The problem
Begin with the first line of the entries below and reproduce each line exactly, ending with the line that holds "from collections import namedtuple".

Data entries
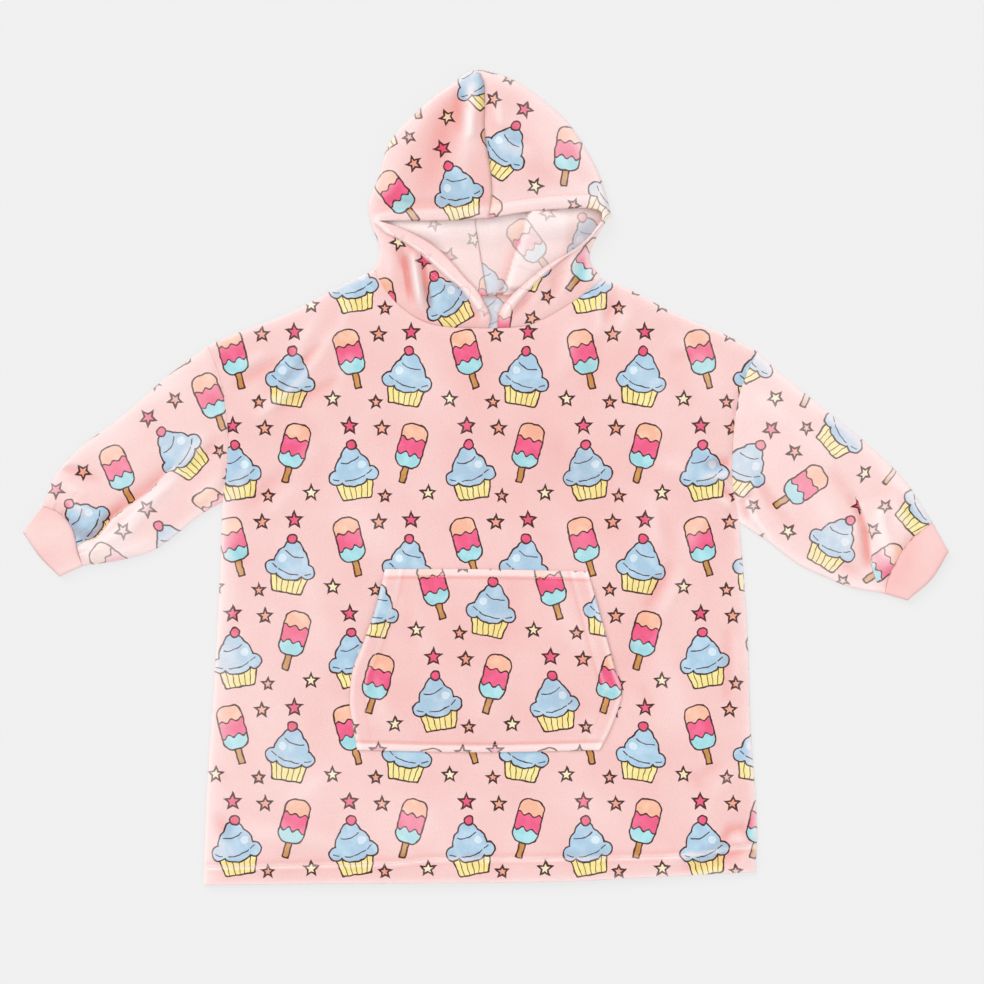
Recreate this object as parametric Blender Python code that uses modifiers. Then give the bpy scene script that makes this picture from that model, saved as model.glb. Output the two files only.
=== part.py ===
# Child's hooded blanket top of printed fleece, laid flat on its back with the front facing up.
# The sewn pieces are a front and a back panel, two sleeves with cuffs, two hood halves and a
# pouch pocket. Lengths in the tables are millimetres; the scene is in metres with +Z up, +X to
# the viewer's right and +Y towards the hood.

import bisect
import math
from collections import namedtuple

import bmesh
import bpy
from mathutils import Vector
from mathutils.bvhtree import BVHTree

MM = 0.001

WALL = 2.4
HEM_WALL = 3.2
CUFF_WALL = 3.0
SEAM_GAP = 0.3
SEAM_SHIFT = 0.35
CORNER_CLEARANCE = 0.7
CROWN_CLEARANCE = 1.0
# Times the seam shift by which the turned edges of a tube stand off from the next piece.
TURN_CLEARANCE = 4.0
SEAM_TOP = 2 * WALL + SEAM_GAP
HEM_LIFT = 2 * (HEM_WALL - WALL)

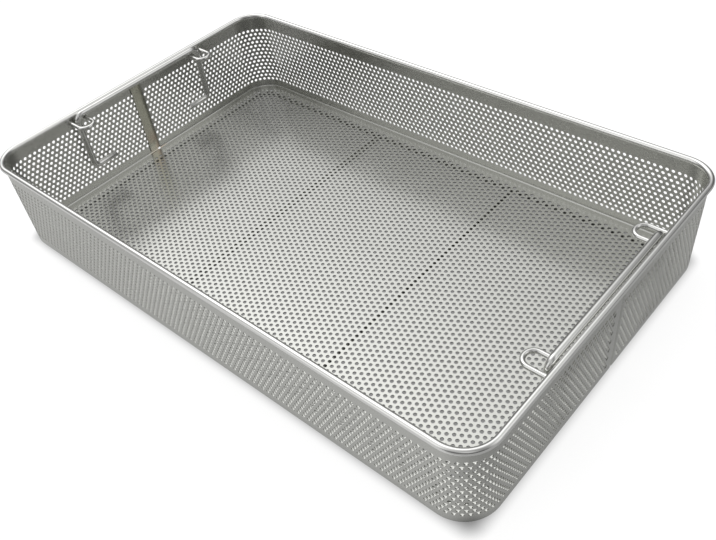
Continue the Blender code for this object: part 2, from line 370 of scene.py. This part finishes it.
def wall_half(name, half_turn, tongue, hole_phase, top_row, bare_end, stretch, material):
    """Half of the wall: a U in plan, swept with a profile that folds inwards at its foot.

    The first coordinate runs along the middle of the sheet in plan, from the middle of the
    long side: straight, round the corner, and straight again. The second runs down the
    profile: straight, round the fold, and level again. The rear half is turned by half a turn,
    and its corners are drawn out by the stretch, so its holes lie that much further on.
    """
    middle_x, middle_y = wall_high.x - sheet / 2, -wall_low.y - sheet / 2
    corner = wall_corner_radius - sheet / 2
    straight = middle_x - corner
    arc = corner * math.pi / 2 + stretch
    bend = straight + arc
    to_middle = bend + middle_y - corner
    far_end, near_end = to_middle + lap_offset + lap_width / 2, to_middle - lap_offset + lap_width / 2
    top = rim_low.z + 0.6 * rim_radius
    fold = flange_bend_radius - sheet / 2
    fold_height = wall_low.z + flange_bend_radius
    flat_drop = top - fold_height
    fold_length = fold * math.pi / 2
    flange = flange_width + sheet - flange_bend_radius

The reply
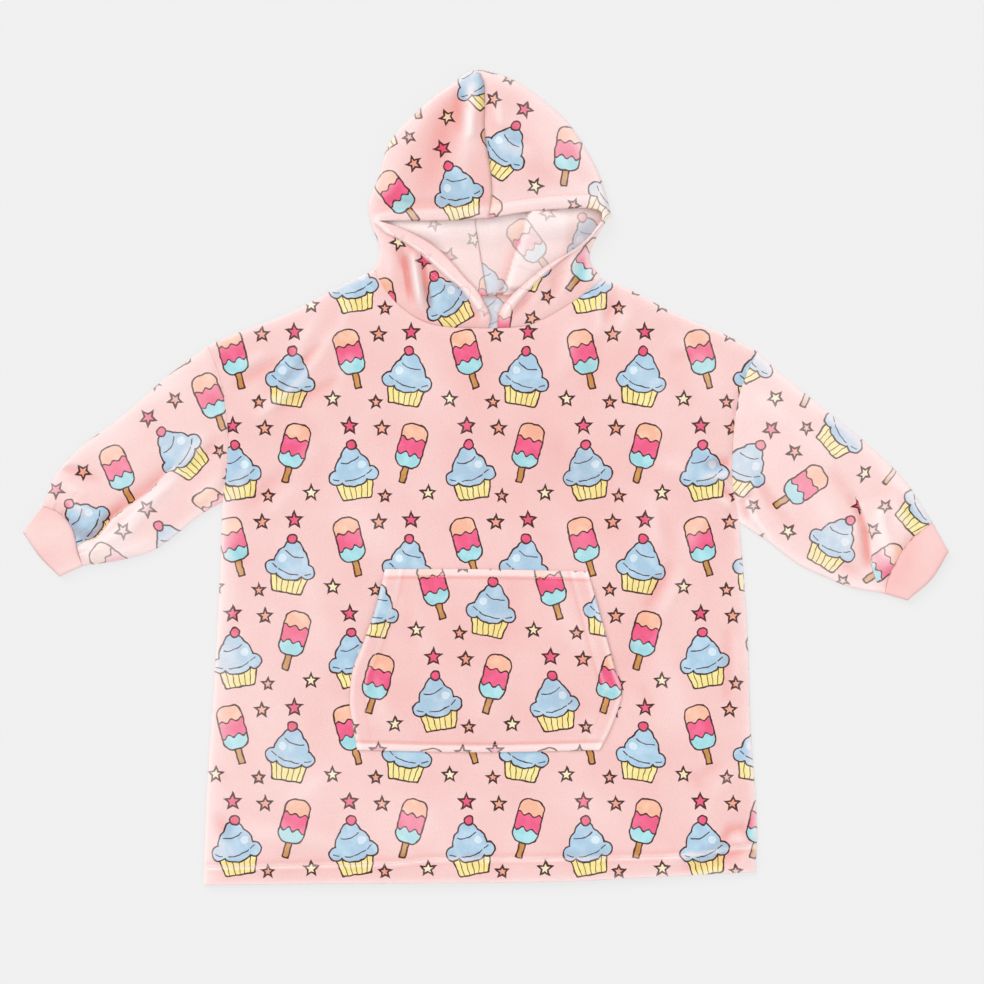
Recreate this object as parametric Blender Python code that uses modifiers. Then give the bpy scene script that makes this picture from that model, saved as model.glb. Output the two files only.
=== part.py ===
# Child's hooded blanket top of printed fleece, laid flat on its back with the front facing up.
# The sewn pieces are a front and a back panel, two sleeves with cuffs, two hood halves and a
# pouch pocket. Lengths in the tables are millimetres; the scene is in metres with +Z up, +X to
# the viewer's right and +Y towards the hood.

import bisect
import math
from collections import namedtuple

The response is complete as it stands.